A computationally efficient quasi-harmonic study of ice polymorphs using the FFLUX force field.

FFLUX is a multipolar machine-learned force field that uses Gaussian process regression models trained on data from quantum chemical topology calculations. It offers an efficient way of predicting both lattice and free energies of polymorphs, allowing their stability to be assessed at finite temperatures. Here the Ih, II and XV phases of ice are studied, building on previous work on formamide crystals and liquid water. A Gaussian process regression model of the water monomer was trained, achieving sub-kJ mol^-1 accuracy. The model was then employed in simulations with a Lennard-Jones potential to represent intermolecular repulsion and dispersion. Lattice constants of the FFLUX-optimized crystal structures were comparable with those calculated by PBE+D3, with FFLUX calculations estimated to be 10³-10⁵ times faster.
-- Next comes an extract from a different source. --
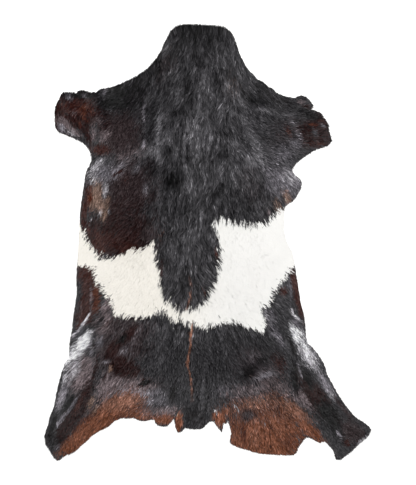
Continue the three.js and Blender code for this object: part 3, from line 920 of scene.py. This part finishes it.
def hair_mesh(name, points, side, width, colour):
    """One mesh of many strands: two four-sided faces and a three-sided tip each."""
    count = len(points)
    half = side[:, None, :] * (width[:, None] * STRAND_TAPER[None, :] / 2)[:, :, None]
    left, right = points - half, points + half
    corners = np.stack(
        [left[:, 0], right[:, 0], left[:, 1], right[:, 1], left[:, 2], right[:, 2], points[:, 3]], axis=1
    )
    starts = np.array([0, 4, 8])
    each = corners.shape[1]
    loops = len(STRAND_FACES)
    strand = np.arange(count)[:, None]

    mesh = bpy.data.meshes.new(name)
    mesh.vertices.add(count * each)
    mesh.vertices.foreach_set("co", corners.ravel())
    mesh.loops.add(count * loops)
    mesh.loops.foreach_set("vertex_index", (STRAND_FACES[None] + each * strand).ravel())
    mesh.polygons.add(count * len(starts))
    mesh.polygons.foreach_set("loop_start", (starts[None] + loops * strand).ravel())
    mesh.update(calc_edges=True)
    mesh.shade_smooth()

    # Each strand is painted darker towards its root and a touch lighter at its tip: painted shade and
    # light.
    painted = np.stack([shaded(colour, shade) for shade in ROOT_SHADE], axis=1)[:, STRAND_LEVEL]
    paint(mesh, np.clip(painted.reshape(-1, 3), 0, 0.97))
    map_strands(mesh, count)
    return mesh


def make_hair():
    """The coat in a few meshes, each a thin growth of hair over the whole skin."""
    strands = comb_hair()
    share = rng.integers(0, HAIR_LAYERS, len(strands[0]))
    coats = []
    for layer in range(HAIR_LAYERS):
        name = f"hair_{layer + 1}"
        hair = bpy.data.objects.new(name, hair_mesh(name, *(part[share == layer] for part in strands)))
        bpy.context.collection.objects.link(hair)
        coats.append(hair)
    return coats


# Finishes

def add(tree, kind, settings=None, **links):
    """Adds a node and feeds its sockets, by name or as n and a number, a value or an output."""
    node = tree.nodes.new(kind)
    for key, value in (settings or {}).items():
        setattr(node, key, value)
    for name, value in links.items():
        socket = node.inputs[int(name[1:])] if name[0] == "n" and name[1:].isdigit() else None
        socket = socket or node.inputs[name.replace("_", " ")]
        if isinstance(value, bpy.types.NodeSocket):
            tree.links.new(value, socket)
        else:
            socket.default_value = value
    return node


def new_material(name):
    material = bpy.data.materials.new(name)
    material.use_nodes = True
    material.node_tree.nodes.clear()
    return material, material.node_tree


def goat_hair():
    """Goat hair: smooth, slightly oily guard hair, satin rather than glossy."""
    material, tree = new_material("goat_hair")
    painted = add(tree, "ShaderNodeAttribute", {"attribute_name": "coat"})
    surface = add(
        tree, "ShaderNodeBsdfPrincipled",
        Base_Color=painted.outputs["Color"], Roughness=0.42, IOR=1.5, Specular_IOR_Level=0.15,
    )
    add(tree, "ShaderNodeOutputMaterial", Surface=surface.outputs[0])
    return material


def suede():
    """The flesh side of a tanned skin: a short matt nap, cream with greyer blotches."""
    material, tree = new_material("tanned_flesh_side")
    place = add(tree, "ShaderNodeTexCoord")
    blotch = add(tree, "ShaderNodeTexNoise", Vector=place.outputs["Object"], Scale=14, Detail=4)
    tone = add(
        tree, "ShaderNodeMix", {"data_type": "RGBA"},
        n0=blotch.outputs[0], n6=(*linear("#b9a88f"), 1), n7=(*linear("#d8cbb4"), 1),
    )
    surface = add(tree, "ShaderNodeBsdfPrincipled", Base_Color=tone.outputs[2], Roughness=0.9)
    add(tree, "ShaderNodeOutputMaterial", Surface=surface.outputs[0])
    return material


def skin_under_hair():
    """The grain side of the skin between the roots, where it takes the colour of the hair."""
    material, tree = new_material("skin_under_hair")
    painted = add(tree, "ShaderNodeAttribute", {"attribute_name": "coat"})
    surface = add(tree, "ShaderNodeBsdfPrincipled", Base_Color=painted.outputs["Color"], Roughness=0.7)
    add(tree, "ShaderNodeOutputMaterial", Surface=surface.outputs[0])
    return material


# The floor, the lamps and the world

FLOOR_GAP = 0.2 * MM  # keeps the floor's face clear of the skin's underside


def make_floor():
    """A floor that the camera sees as clean white, and that lights the rug like a plain one."""
    bpy.ops.object.select_all(action="DESELECT")
    bpy.ops.mesh.primitive_plane_add(size=14, location=(0, 0, -FLOOR_GAP))
    floor = bpy.context.object
    floor.name = "floor"
    material, tree = new_material("white_floor")
    seen = add(tree, "ShaderNodeLightPath")
    plain = add(tree, "ShaderNodeBsdfDiffuse", Color=(0.8, 0.8, 0.8, 1))
    white = add(tree, "ShaderNodeBsdfDiffuse", Color=(1, 1, 1, 1))
    lift = add(tree, "ShaderNodeEmission", Strength=0.3)
    clean = add(tree, "ShaderNodeAddShader", n0=white.outputs[0], n1=lift.outputs[0])
    both = add(
        tree, "ShaderNodeMixShader",
        n0=seen.outputs["Is Camera Ray"], n1=plain.outputs[0], n2=clean.outputs[0],
    )
    add(tree, "ShaderNodeOutputMaterial", Surface=both.outputs[0])
    floor.data.materials.append(material)


# Each soft box's share of the light, where all of it together shows a colour as it is written.
LAMPS = [
    # name, azimuth, elevation, distance, size, share
    ("box_over_neck", 90, 74, 2.6, 1.0, 0.60),
    ("box_left", 190, 50, 2.6, 0.9, 0.11),
    ("box_right", -10, 50, 2.6, 0.9, 0.11),
]
WORLD_SHARE = 0.35


def light_the_scene():
    for name, azimuth, elevation, distance, size, share in LAMPS:
        a, e = math.radians(azimuth), math.radians(elevation)
        toward = Vector((math.cos(a) * math.cos(e), math.sin(a) * math.cos(e), math.sin(e)))
        lamp = bpy.data.lights.new(name, "AREA")
        lamp.size = size
        lamp.energy = share * (math.pi * distance) ** 2 / toward.z
        box = bpy.data.objects.new(name, lamp)
        box.location = toward * distance
        box.rotation_mode = "QUATERNION"
        box.rotation_quaternion = (-toward).to_track_quat("-Z", "Y")
        bpy.context.scene.collection.objects.link(box)

    world = bpy.data.worlds.new("studio")
    world.use_nodes = True
    tree = world.node_tree
    tree.nodes.clear()
    seen = add(tree, "ShaderNodeLightPath")
    strength = add(
        tree, "ShaderNodeMapRange",
        Value=seen.outputs["Is Camera Ray"], To_Min=WORLD_SHARE, To_Max=1.0,
    )
    sky = add(tree, "ShaderNodeBackground", Strength=strength.outputs[0])
    add(tree, "ShaderNodeOutputWorld", Surface=sky.outputs[0])
    bpy.context.scene.world = world
    bpy.context.scene.view_settings.view_transform = "Standard"


skin = make_skin()
skin.data.materials.append(skin_under_hair())
skin.data.materials.append(suede())
for face in skin.data.polygons:
    face.material_index = 0 if face.normal.z > 0.3 else 1
hair = make_hair()
hair_finish = goat_hair()
for piece in hair:
    piece.data.materials.append(hair_finish)

for piece in (skin, *hair):
    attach(piece, "root")
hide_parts("goatskin")

make_floor()
light_the_scene()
Lattice dynamics calculations were performed on each phase, with ices Ih and XV found to be dynamically stable through phonon dispersion curves. However, ice II was incorrectly identified as unstable due to the non-bonded potential used, with a new phase (labelled here as II' and to our knowledge not found experimentally) identified as more stable. This new phase was also found to be dynamically stable using density functional theory but, unlike in FFLUX calculations, II remained the more stable phase. Finally, Gibbs free energies were accessed through the quasi-harmonic approximation for the first time using FFLUX, allowing thermodynamic stability to be assessed at different temperatures and pressures through the construction of a phase diagram.